International Women’s Day: how to inspire inclusion

It’s International Women’s Day! Let’s take this opportunity to celebrate the wonderful women in our lives, and remind ourselves of the positive changes we can make to create a gender-equal world. This year’s theme is ‘Inspire Inclusion’, which is centred around making sure women are being given the same opportunities as men to be present, have a voice and be treated equally. In this blog, we discuss how we can all help to inspire inclusion in the workplace. 

1.Diversity = better care 

Research from Forbes has shown that diverse workforces make better business decisions in 87% of cases. Plus, social workers should reflect the communities and societies that they are working alongside and supporting – so diversity is crucial to ensuring everyone is represented. 

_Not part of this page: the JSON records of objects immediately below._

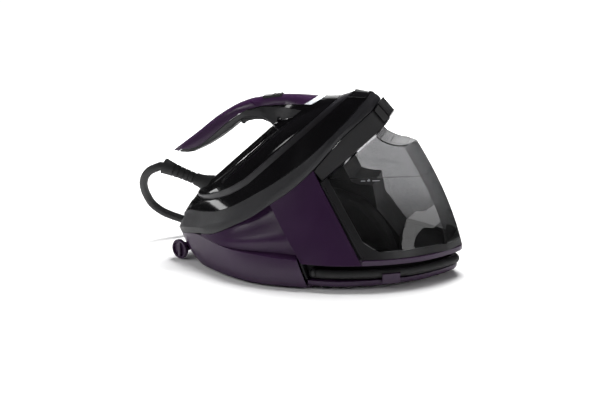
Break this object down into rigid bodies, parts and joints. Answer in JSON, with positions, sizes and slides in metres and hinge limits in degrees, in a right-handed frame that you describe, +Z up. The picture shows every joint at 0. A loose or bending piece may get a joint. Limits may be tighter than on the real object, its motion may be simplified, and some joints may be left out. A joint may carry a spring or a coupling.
{
  "type": "steam generator iron",
  "caption": "Steam generator ironing station: a wide base with a lift-off water tank, a sloping platform, and a hand iron docked on it with its steam hose.",
  "frame": {"origin": "middle of the appliance's footprint, without the free hose, on the surface it stands on", "axes": "+X from the heel, where the user stands and the iron's hose leaves, to the water tank; +Y to the left side, where the hose lies; +Z up"},
  "size_m": [0.5082, 0.2618, 0.2662],
  "materials": {
    "purple_plastic": "satin aubergine plastic with a fine pearl",
    "matte_dark_plastic": "fine-grained matte dark grey plastic",
    "gloss_black_plastic": "polished black plastic",
    "black_plastic": "satin black plastic",
    "rubber": "matte black rubber",
    "smoked_tank": "smoked transparent plastic, polished",
    "light_trim": "glossy white plastic",
    "aluminium": "ground and polished",
    "steel": "drawn stainless steel",
    "brass": "turned brass",
    "copper_element": "copper-coloured sheath, dull",
    "circuit_board": "green solder mask",
    "silicone": "grey silicone"
  },
  "bodies": {
    "base": {"base_pan": "purple_plastic", "groove_liner": "black_plastic", "tank_tray": "purple_plastic", "lower_hull": "purple_plastic", "inlet_gland": "rubber", "upper_hull_right": "purple_plastic", "upper_hull_left": "purple_plastic", "side_panel_right": "purple_plastic", "side_panel_left": "purple_plastic", "ring_band": "matte_dark_plastic", "ring_chamfer": "gloss_black_plastic", "control_panel": "gloss_black_plastic", "platform_floor": "black_plastic", "rest_mat": "silicone", "neck_housing": "matte_dark_plastic", "nose_cap": "gloss_black_plastic", "core_wall": "black_plastic", "boiler": "steel", "heating_element": "copper_element", "pump": "black_plastic", "water_tube": "silicone", "solenoid_valve": "brass", "circuit_board": "circuit_board", "water_spigot": "brass", "foot_1": "rubber", "foot_2": "rubber", "foot_3": "rubber", "foot_4": "rubber", "foot_5": "rubber", "stowed_hose": "rubber", "hose_gland": "black_plastic", "hose_loop": "rubber"},
    "power_key": {"power_button": "matte_dark_plastic"},
    "low_power_key": {"eco_button": "matte_dark_plastic"},
    "lock_slider": {"carry_lock": "gloss_black_plastic"},
    "drain": {"drain_knob": "purple_plastic"},
    "clip": {"hose_clip": "purple_plastic"},
    "tank": {"tank_back": "black_plastic", "tank_valve": "brass", "tank_grip": "black_plastic", "tank_frame": "black_plastic", "tank_vessel": "smoked_tank", "tank_cover": "smoked_tank"},
    "fill_lid": {"tank_lid": "smoked_tank"},
    "iron": {"soleplate": "aluminium", "steam_chamber": "aluminium", "skirt": "black_plastic", "handle_cover": "purple_plastic", "handle_grip": "black_plastic", "light_band": "light_trim", "body_shell": "gloss_black_plastic", "boot": "rubber", "hose_relief": "rubber"},
    "boost_key": {"boost_button": "gloss_black_plastic"},
    "trigger": {"steam_trigger": "black_plastic"}
  },
  "joints": [
    {"name": "iron_lift", "type": "slide", "parent": "base", "child": "iron", "axis": [-0.6717, 0, 0.7408], "range_m": [0, 0.12], "deforming": ["hose_loop"]},
    {"name": "trigger_pull", "type": "hinge", "parent": "iron", "child": "trigger", "pos_m": [-0.06996, 0, 0.22084], "axis": [0, 1, 0], "range_deg": [0, 6], "stiffness_Nm_per_rad": 0.4},
    {"name": "boost_press", "type": "slide", "parent": "iron", "child": "boost_key", "axis": [0.1404, 0, -0.9901], "range_m": [0, 0.0012], "stiffness_N_per_m": 800},
    {"name": "tank_draw", "type": "slide", "parent": "base", "child": "tank", "axis": [1, 0, 0], "range_m": [0, 0.2]},
    {"name": "lid_turn", "type": "hinge", "parent": "tank", "child": "fill_lid", "pos_m": [0.1355, 0.0205, 0.1985], "axis": [-1, 0, 0], "range_deg": [0, 50]},
    {"name": "lock_slide", "type": "slide", "parent": "base", "child": "lock_slider", "axis": [-1, 0, 0], "range_m": [0, 0.004]},
    {"name": "drain_turn", "type": "hinge", "parent": "base", "child": "drain", "pos_m": [-0.1928, -0.028, 0.0165], "axis": [-0.4311, -0.9023, 0], "range_deg": [0, 90]},
    {"name": "power_press", "type": "slide", "parent": "base", "child": "power_key", "axis": [0.8, 0, -0.6], "range_m": [0, 0.0015], "stiffness_N_per_m": 600},
    {"name": "low_power_press", "type": "slide", "parent": "base", "child": "low_power_key", "axis": [0.8, 0, -0.6], "range_m": [0, 0.0015], "stiffness_N_per_m": 600},
    {"name": "clip_swing", "type": "hinge", "parent": "base", "child": "clip", "pos_m": [0.13856, -0.09249, 0.01], "axis": [0.899, 0.4379, 0], "range_deg": [0, 80]}
  ]
}
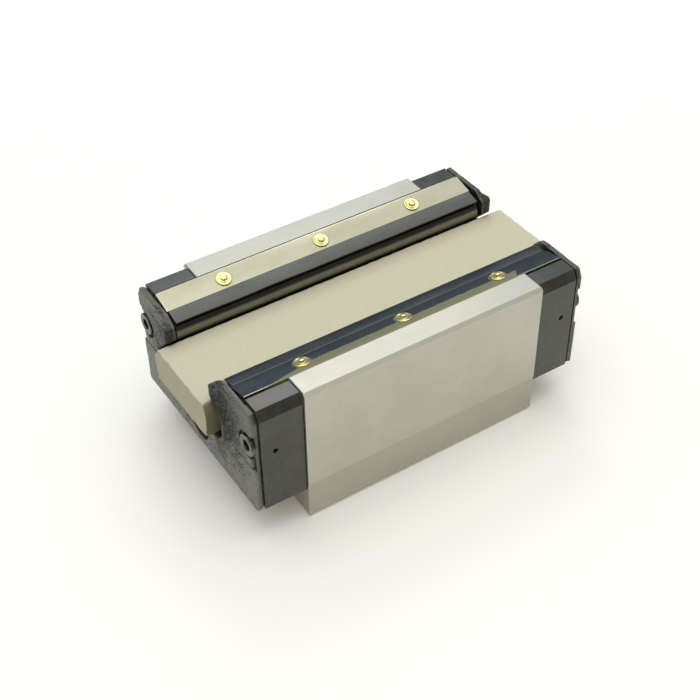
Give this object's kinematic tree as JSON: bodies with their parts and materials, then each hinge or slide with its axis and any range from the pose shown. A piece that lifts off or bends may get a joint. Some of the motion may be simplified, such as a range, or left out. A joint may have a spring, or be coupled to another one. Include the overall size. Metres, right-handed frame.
{
  "type": "linear guide carriage",
  "caption": "Caged-roller linear guide carriage with end caps, end seals, longitudinal lip seals, screwed retaining strips and a sliding dummy rail in its channel.",
  "frame": {"origin": "centre of the flat mounting face, midway along the steel body", "axes": "+X along the direction of travel towards the rear end, +Y towards the left leg, +Z from the mounting face to the open side of the rail channel"},
  "size_m": [0.1546, 0.086, 0.0612],
  "materials": {
    "ground_steel": "fine-ground bearing steel, warm grey, lightly oiled",
    "plate_steel": "thin rolled steel sheet with a dull greasy film",
    "strip_steel": "smooth semi-bright rolled strip, reflective at low angles",
    "roller_steel": "polished hardened rollers with a film of grease",
    "dark_screw_steel": "dark oiled steel",
    "brass": "bright turned brass",
    "cap_plastic": "dark grey moulded engineering plastic with a fine grain and a grey sheen",
    "guide_resin": "black moulded resin",
    "seal_rubber": "grey dusted rubber with smears and scuffs",
    "lip_rubber": "dark smooth rubber with a satin sheen",
    "fibre_board": "tan pressed fibre board, finely speckled, soft worn edges"
  },
  "bodies": {
    "carriage": {"carriage_body": "ground_steel", "end_cap_front": "cap_plastic", "seal_plate_front": "plate_steel", "end_seal_front": "seal_rubber", "lube_plug_front": "dark_screw_steel", "end_screw_front_left": "dark_screw_steel", "return_guide_front_left": "guide_resin", "end_screw_front_right": "dark_screw_steel", "return_guide_front_right": "guide_resin", "end_cap_rear": "cap_plastic", "seal_plate_rear": "plate_steel", "end_seal_rear": "seal_rubber", "lube_plug_rear": "dark_screw_steel", "end_screw_rear_left": "dark_screw_steel", "return_guide_rear_left": "guide_resin", "end_screw_rear_right": "dark_screw_steel", "return_guide_rear_right": "guide_resin", "retainer_strip_left": "strip_steel", "lip_seal_left": "lip_rubber", "middle_retainer_left": "guide_resin", "tip_retainer_left": "guide_resin", "roller_chain_left_tip": "roller_steel", "return_tube_left_tip": "guide_resin", "roller_chain_left_web": "roller_steel", "return_tube_left_web": "guide_resin", "strip_screw_left_front": "brass", "strip_screw_left_middle": "brass", "strip_screw_left_rear": "brass", "retainer_strip_right": "strip_steel", "lip_seal_right": "lip_rubber", "middle_retainer_right": "guide_resin", "tip_retainer_right": "guide_resin", "roller_chain_right_tip": "roller_steel", "return_tube_right_tip": "guide_resin", "roller_chain_right_web": "roller_steel", "return_tube_right_web": "guide_resin", "strip_screw_right_front": "brass", "strip_screw_right_middle": "brass", "strip_screw_right_rear": "brass"},
    "dummy": {"dummy_rail": "fibre_board"}
  },
  "joints": [
    {"name": "dummy_rail_slide", "type": "slide", "parent": "carriage", "child": "dummy", "axis": [1, 0, 0], "range_m": [-0.152, 0.15]}
  ]
}
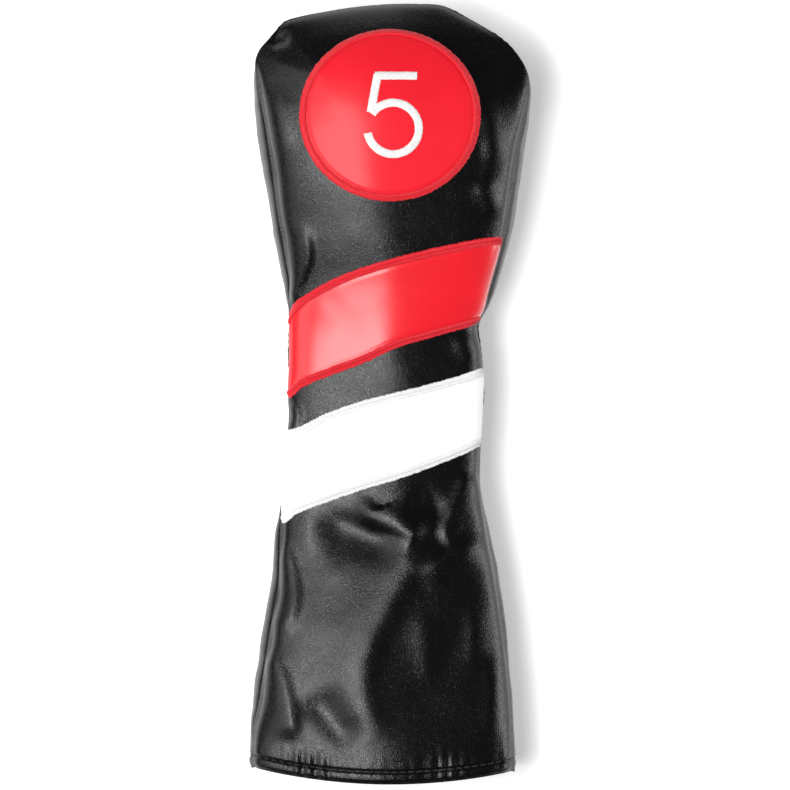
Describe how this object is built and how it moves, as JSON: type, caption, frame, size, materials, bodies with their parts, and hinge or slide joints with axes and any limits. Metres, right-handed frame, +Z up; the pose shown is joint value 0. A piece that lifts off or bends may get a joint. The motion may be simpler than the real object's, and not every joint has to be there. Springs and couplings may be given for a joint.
{
  "type": "fairway wood head cover",
  "caption": "Long boxed sock of padded synthetic leather for a fairway wood, with a round number patch, two slanting stripes and a gathered neck.",
  "frame": {"origin": "on the table under the middle of the cover's box, with the cover lying on its back", "axes": "+Y from the mouth to the crown, +Z up out of the front panel, +X to the right seen from the front with the crown uppermost"},
  "size_m": [0.1203, 0.33, 0.0598],
  "materials": {
    "black_leather": "fine-grained black synthetic leather",
    "foam": "open-cell grey foam",
    "pile": "short knitted pile",
    "elastic": "woven ribbed elastic",
    "red_patent": "glossy coated red leather",
    "white_leather": "smooth white synthetic leather",
    "satin_red": "red satin stitch",
    "satin_white": "white satin stitch",
    "black_thread": "waxed polyester thread"
  },
  "bodies": {
    "root": {"front_panel": "black_leather", "side_gusset": "black_leather", "back_panel": "black_leather", "front_padding": "foam", "gusset_padding": "foam", "back_head_padding": "foam", "back_skirt_padding": "foam", "front_lining": "pile", "gusset_lining": "pile", "back_lining": "pile", "neck_elastic": "elastic", "red_stripe": "red_patent", "number_patch": "red_patent", "white_stripe": "white_leather", "number_patch_border": "satin_red", "red_stripe_top_border": "satin_red", "red_stripe_bottom_border": "satin_red", "number_five": "satin_white", "white_stripe_top_border": "satin_white", "white_stripe_bottom_border": "satin_white", "front_seam_thread": "black_thread", "back_seam_thread": "black_thread", "hem_stitches": "black_thread", "elastic_stitches": "black_thread"}
  },
  "joints": []
}
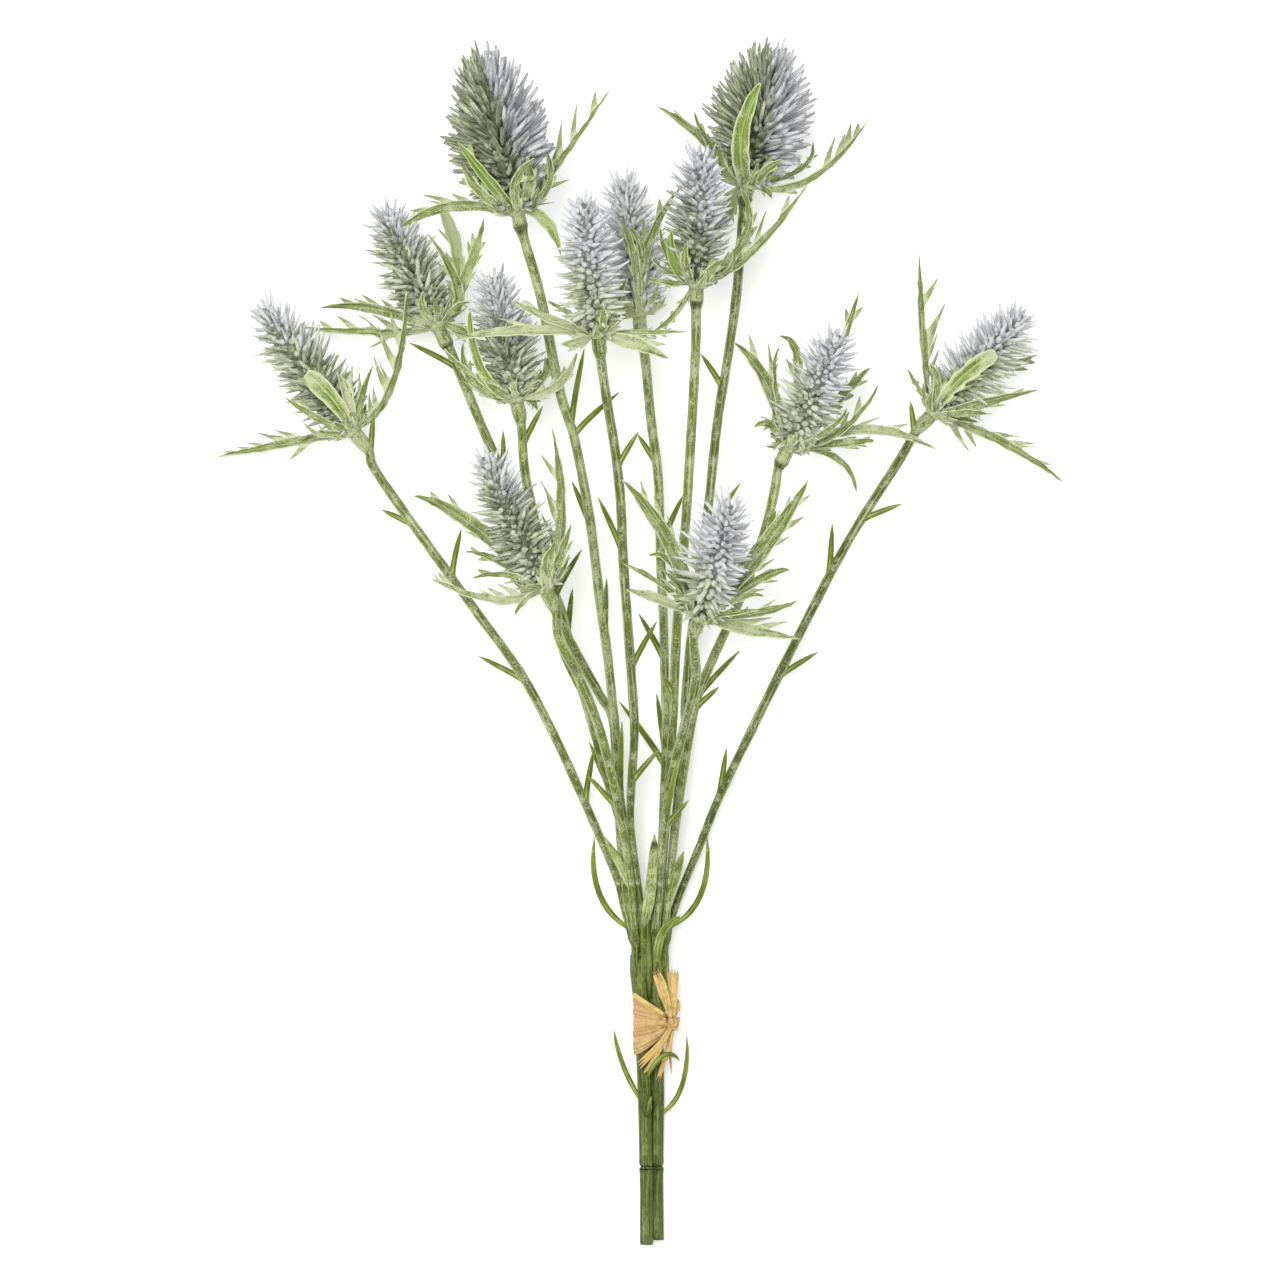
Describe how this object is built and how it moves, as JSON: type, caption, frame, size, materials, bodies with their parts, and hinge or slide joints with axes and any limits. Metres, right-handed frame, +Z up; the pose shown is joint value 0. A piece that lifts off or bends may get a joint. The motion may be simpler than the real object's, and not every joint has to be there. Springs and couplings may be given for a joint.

2. Include women in leadership roles 

While the social care sector is mainly populated by women, we still need to push for these women to be included in senior level roles. If women at your organisation are not being given a voice to make important changes, then something needs to change. 

3. Challenge bias 

Did you know that 73% of women still experience bias at work? Unfortunately, fewer than one-third of employees can recognise bias when it occurs. So, how can we change this? Well, if you’re in a managerial position, it is your job to actively acknowledge and confront bias in the workplace. If you’re someone who is experiencing bias in the workplace, make sure to report it – don’t suffer in silence. Check out this article on recognising bias for further insight. 

4. Don’t underestimate the power of flexible working 

Since the pandemic, most employers have recognised the benefits of flexible working arrangements – but how does this inspire inclusion? Research has shown that women still carry out a disproportionate amount of childcare and domestic chores, compared to men. The option to work flexibility means that more women can stay in their profession after having a baby. Furthermore, women face less microaggression when working remotely and have more physiological safety than they would in a face-to-face setting. Find a flexible working model that meets everyone’s needs, measure outcomes and adjust accordingly.  

5. Provide support

Initiatives such as coaching, one-to-ones and peer mentoring are all great ways to help support women in the workplace. Whether it be advice on career progression or regular check-ins about more day-to-day issues, having a support system in place is paramount to helping inspire inclusion and encouraging women to succeed. 

Let’s come together and make a conscious effort to include women in every aspect of social work this International Women’s Day and beyond.